### PROVIDED DATA
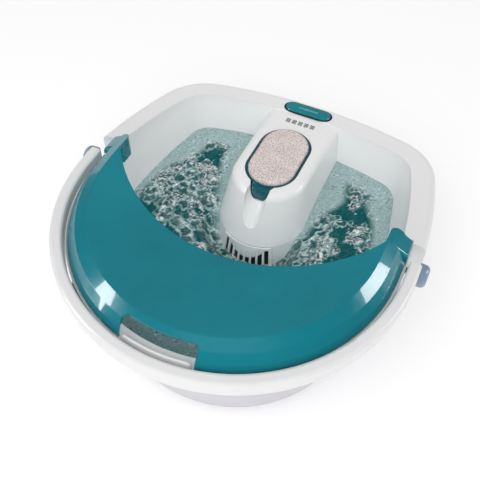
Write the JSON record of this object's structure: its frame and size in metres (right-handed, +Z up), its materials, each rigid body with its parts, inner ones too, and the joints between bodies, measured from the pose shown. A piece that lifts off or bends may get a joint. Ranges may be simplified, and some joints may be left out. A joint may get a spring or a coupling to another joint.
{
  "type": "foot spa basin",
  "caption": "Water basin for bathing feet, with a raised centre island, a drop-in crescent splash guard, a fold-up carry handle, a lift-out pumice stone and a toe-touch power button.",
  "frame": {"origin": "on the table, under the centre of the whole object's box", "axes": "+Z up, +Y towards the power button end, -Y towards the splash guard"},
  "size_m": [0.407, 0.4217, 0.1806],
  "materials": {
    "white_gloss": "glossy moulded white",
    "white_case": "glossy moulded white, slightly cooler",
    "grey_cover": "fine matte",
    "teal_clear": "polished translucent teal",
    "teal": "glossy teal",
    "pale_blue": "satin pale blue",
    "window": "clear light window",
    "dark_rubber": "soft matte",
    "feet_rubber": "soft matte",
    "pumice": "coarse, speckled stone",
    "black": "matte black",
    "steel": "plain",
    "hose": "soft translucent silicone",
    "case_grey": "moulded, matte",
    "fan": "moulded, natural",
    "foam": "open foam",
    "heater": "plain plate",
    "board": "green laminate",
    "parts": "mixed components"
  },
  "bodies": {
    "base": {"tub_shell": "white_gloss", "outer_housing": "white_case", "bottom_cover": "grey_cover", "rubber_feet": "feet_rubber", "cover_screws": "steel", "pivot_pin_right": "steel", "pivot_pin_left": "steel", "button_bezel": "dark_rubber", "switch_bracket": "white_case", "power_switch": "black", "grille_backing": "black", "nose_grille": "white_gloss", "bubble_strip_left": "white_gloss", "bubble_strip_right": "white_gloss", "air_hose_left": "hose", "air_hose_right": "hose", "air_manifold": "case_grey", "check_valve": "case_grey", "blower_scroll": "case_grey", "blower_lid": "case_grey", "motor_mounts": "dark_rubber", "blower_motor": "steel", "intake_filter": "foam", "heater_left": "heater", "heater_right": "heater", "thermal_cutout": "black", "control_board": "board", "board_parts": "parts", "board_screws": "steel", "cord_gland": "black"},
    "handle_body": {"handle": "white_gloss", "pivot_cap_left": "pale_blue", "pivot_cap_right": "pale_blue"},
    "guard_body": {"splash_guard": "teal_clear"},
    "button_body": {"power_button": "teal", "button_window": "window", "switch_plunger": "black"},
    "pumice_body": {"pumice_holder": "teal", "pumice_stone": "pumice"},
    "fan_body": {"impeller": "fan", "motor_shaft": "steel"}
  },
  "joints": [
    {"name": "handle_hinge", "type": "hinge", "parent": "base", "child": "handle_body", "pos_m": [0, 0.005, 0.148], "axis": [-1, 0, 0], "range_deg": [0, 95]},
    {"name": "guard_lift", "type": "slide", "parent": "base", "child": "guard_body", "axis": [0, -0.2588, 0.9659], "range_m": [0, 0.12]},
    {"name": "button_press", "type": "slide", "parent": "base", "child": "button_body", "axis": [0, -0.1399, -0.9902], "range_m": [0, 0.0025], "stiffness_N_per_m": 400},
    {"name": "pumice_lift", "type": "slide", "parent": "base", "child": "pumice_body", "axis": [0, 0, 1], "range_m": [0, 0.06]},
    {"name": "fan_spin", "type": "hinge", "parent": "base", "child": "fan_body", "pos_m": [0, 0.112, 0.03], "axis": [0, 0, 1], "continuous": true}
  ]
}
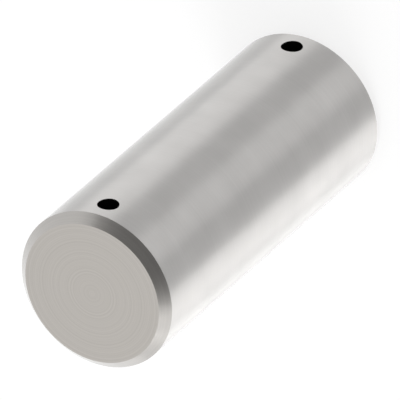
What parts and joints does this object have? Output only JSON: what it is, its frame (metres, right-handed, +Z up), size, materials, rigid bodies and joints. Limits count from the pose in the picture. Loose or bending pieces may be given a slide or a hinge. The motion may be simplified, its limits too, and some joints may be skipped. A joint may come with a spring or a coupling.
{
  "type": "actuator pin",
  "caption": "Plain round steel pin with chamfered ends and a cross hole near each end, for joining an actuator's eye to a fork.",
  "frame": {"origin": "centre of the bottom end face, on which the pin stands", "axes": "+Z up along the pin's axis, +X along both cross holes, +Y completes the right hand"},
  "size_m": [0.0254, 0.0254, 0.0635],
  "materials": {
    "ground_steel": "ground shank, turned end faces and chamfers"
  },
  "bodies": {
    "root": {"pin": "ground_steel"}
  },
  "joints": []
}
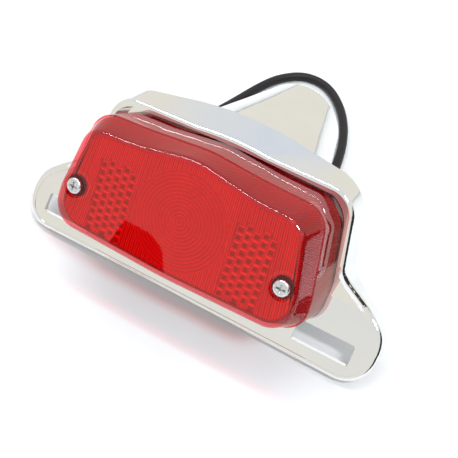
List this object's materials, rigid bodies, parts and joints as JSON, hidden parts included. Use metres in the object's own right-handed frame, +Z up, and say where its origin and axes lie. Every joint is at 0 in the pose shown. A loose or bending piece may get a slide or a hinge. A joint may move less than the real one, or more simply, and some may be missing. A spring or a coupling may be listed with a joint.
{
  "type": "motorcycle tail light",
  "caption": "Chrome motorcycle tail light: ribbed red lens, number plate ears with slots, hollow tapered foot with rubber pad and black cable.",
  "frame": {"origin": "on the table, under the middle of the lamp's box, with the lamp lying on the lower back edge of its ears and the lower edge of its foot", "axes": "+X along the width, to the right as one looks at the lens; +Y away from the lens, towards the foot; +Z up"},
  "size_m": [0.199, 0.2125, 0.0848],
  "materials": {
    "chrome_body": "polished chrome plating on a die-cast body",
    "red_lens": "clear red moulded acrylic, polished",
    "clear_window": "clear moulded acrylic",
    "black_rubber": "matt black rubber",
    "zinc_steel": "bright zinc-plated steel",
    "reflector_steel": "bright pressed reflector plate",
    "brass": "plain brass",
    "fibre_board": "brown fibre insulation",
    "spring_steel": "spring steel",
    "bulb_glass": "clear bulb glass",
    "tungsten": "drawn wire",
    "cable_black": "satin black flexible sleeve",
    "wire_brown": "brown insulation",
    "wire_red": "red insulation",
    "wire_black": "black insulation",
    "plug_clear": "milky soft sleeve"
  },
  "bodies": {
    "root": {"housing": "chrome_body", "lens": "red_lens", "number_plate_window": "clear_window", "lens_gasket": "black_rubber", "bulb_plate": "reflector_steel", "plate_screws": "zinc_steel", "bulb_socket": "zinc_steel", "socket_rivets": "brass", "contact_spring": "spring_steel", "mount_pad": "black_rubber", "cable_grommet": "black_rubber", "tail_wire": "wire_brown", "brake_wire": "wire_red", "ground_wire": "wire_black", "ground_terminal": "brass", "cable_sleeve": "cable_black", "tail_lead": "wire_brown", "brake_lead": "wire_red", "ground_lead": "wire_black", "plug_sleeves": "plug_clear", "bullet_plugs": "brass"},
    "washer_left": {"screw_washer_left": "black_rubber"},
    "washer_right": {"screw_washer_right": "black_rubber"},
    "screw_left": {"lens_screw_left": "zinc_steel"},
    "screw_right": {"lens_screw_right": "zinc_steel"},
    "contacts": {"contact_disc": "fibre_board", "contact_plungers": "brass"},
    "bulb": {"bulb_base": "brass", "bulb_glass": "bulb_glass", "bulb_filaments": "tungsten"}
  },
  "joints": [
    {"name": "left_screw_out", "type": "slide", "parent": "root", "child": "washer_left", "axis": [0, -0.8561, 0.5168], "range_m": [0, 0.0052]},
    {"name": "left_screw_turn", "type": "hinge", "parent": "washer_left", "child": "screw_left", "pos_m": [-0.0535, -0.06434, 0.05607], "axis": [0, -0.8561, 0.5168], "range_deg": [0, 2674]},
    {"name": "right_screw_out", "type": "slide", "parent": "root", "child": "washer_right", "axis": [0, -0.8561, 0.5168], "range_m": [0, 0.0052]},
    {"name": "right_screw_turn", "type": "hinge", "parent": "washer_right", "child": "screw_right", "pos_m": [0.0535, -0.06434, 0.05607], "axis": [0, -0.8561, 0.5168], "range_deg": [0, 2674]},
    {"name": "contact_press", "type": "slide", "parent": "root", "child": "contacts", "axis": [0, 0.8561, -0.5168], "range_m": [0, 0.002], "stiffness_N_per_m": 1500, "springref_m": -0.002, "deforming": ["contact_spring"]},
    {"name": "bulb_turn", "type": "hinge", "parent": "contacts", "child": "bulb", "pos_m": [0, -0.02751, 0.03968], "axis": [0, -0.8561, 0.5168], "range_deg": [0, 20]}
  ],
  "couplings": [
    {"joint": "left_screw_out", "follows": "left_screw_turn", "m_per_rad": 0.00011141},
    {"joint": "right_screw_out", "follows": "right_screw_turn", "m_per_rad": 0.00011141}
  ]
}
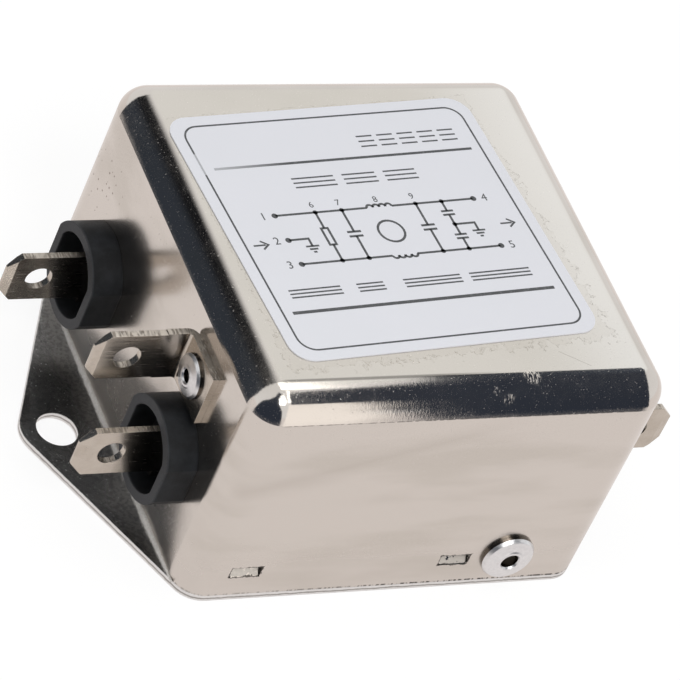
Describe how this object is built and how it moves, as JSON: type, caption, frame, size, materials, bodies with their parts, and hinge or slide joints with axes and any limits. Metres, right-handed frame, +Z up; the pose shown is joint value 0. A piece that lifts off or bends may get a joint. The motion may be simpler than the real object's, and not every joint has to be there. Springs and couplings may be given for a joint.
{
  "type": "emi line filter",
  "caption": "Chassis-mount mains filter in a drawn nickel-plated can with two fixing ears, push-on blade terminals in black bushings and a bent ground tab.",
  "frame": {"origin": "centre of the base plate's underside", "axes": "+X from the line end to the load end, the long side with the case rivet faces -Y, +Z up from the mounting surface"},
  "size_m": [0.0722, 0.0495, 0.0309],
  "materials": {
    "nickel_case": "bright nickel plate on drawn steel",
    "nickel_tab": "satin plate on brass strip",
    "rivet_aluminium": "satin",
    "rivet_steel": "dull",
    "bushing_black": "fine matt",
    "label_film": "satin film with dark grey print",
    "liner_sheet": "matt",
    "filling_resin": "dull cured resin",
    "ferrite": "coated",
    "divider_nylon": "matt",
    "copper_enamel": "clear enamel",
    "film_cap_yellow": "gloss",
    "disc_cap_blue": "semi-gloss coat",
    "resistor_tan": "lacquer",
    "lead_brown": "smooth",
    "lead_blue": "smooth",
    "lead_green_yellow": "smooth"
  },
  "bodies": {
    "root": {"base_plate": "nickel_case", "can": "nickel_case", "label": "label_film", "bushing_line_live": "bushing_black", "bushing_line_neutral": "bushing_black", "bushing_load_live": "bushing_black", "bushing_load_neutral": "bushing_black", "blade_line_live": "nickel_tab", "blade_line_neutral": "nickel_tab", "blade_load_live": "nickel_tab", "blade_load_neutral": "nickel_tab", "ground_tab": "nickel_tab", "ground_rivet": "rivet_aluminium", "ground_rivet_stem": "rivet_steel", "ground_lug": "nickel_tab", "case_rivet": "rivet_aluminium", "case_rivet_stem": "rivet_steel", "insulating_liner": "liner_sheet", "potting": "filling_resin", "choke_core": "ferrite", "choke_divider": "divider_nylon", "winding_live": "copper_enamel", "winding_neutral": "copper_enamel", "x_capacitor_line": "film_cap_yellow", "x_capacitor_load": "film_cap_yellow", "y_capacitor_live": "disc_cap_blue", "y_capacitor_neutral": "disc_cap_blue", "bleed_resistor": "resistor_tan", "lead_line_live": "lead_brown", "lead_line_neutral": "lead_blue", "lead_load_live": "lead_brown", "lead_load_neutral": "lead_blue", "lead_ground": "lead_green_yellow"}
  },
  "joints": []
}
######
* EXERCISE *
Give only the count of lines in the data that include the string "handed".

* COMPLETED EXERCISE *
4